The Fertittas, Colony and the PropCo lenders also plan to bid during a bankruptcy auction on Station's interest in 13 additional "OpCo" properties as well as extensive land holdings in Nevada and California and Indian gaming contracts. They've proposed to be the "stalking horse" bidder with a bid of $772 million for OpCo, which includes Station interests in joint ventures with the Greenspun family, owner of the Las Vegas Sun.
In court papers filed Monday, attorneys for Station charged that Boyd has been meddling in the case -- claiming to be a creditor but actually acting as a potential buyer for Station. Station specifically objected to Boyd's insistence that its representative attend depositions in advance of the key reorganization hearing set to begin May 4.
"Boyd had sought to act as the stalking horse bidder in the auction ... but was not successful in negotiating for that position," Station's filing said. "As a result, Boyd’s true status is that of a disappointed bidder for the stalking horse position and a potential competing bidder in the ultimate auction.
"Equally important, Boyd is the debtors’ primary competitor, which means that regardless of the outcome of the auction process, Boyd has every incentive to try to disrupt the debtors’ efforts to preserve and maintain their business operations in a manner consistent with the debtors’ place at the top of the locals gaming market. Thus, Boyd’s posturing has nothing to do with its holdings of insignificant amounts of out-of-the-money bonds and everything to do with Boyd’s effort to try to gain access to debtor’s confidential documents and to attend the depositions in order to disrupt the bankruptcy process and the debtors’ business and obtain sensitive competitive information that it would then use to the detriment of the debtors’ estates.
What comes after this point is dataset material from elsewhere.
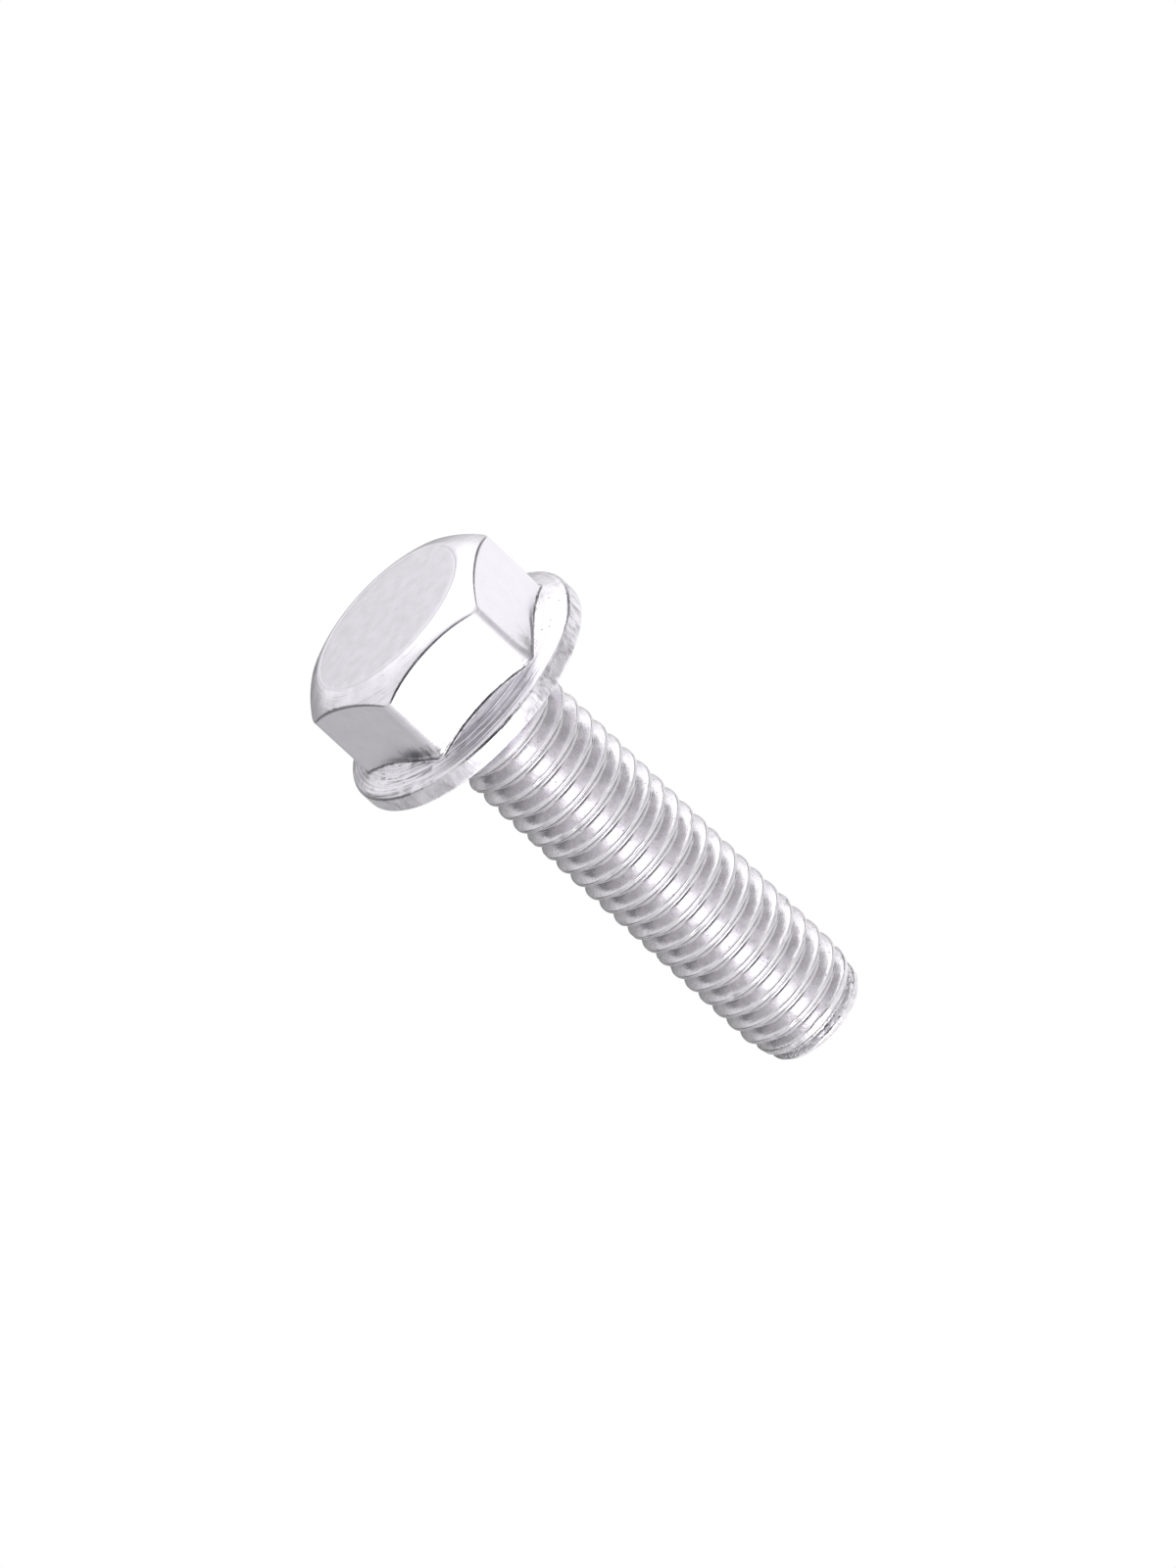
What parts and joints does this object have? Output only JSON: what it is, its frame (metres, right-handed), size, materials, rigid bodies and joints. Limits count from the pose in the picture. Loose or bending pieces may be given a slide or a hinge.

"Boyd clearly views this as a 'free shot' to harm Station Casinos and gain a competitive advantage; such an agenda is not an appropriate use of creditor standing in these cases and should not be permitted," the Station attorneys charged, adding Boyd has failed to turn over documents related to the case sought by Station and Boyd violated a non-disclosure agreement by working directly with OpCo lenders on competing restructuring proposals.
"From the outset of these proceedings, Boyd has sought to delay, hinder, and obstruct the debtors’ reorganization, obtain access to Station Casinos’ valuable trade secrets, and harass Station Casinos' management. Simply put, Boyd has acted strategically to hurt Station Casino’s reorganization in order to further its own competitive interests. And, if at all possible, Boyd would like to poison the well for other potential bidders for OpCo, so that Boyd can obtain the OpCo assets at fire-sale prices," Station charged in its filing.
But attorneys for Boyd, in denying allegations the company breached the non-disclosure agreement, said: "Boyd Gaming is a party whose involvement in these Chapter 11 cases as both a creditor and bidder already has brought substantial benefit to the debtors' estates, including by increasing the stalking horse bid."
Boyd attorneys also complained that Station attorneys have been making "vastly overbroad" discovery requests for Boyd documents.
"The majority of the debtors' document requests are directed to Boyd Gaming's development of its previous proposals to purchase the debtors' assets," Boyd argued. "Indeed, the debtors even have requested Boyd Gaming's competitive plans on competing with PropCo in the future.
"These topics -- what Boyd Gaming was willing to pay for the debtors' assets in the past, how it arrived at that decision and how Boyd Gaming will compete with PropCo in the future -- bear no relevance whatsoever" to current issues in the case -- amendments to the PropCo master lease between Station and lenders, Station's request that its exclusive period to file reorganizaztion plans be extended and the OpCo bidding procedures, Boyd's filing said.
"Rather, such demands only are designed in an attempt to gain insight into the amount that Boyd Gaming may be willing to bid in the future for the debtors' assets in an auction process in which Boyd Gaming will be bidding against the debtors' insiders," Boyd attorneys said.
Nevertheless, Boyd this week withdrew its objections to Station's proposed bidding procedures for the OpCo properties, Station's proposed PropCo lease amendments and Station's request that its period to exclusively file a plan of reorganization be extended.
Boyd attorneys didn't say in court papers why the objections were withdrawn, but spokesman Rob Meyne earlier this week noted certain Station lenders and its unsecured creditors had filed similar objections.
"We respect the fact that the court has a limited amount of time to consider a wide range of matters, and it has become clear, based on the responsive papers filed by Station, that Station is determined to use a portion of that limited time to attack Boyd Gaming, rather than address the important issues at hand," Meyne said.
"We remain very interested in acquiring Station’s assets and continue to believe we are able to offer the maximum value to Station’s creditors," Meyne said Monday.
The Boyd objections were withdrawn after Bankruptcy Judge Gregg Zive on Monday told attorneys for Boyd that Boyd was not entitled to discovery on the contested issues; and attorneys for Station told the judge that as long as Boyd was objecting to its plans, Station would continue to seek discovery from Boyd.
On Monday, Boyd announced plans to drop the objections related to the lease amendment and the exclusivity period -- but to continue pressing its objection on the OpCo bidding issue.
But on Wednesday, Boyd without explanation dropped its objection to the proposed bidding procedures as well.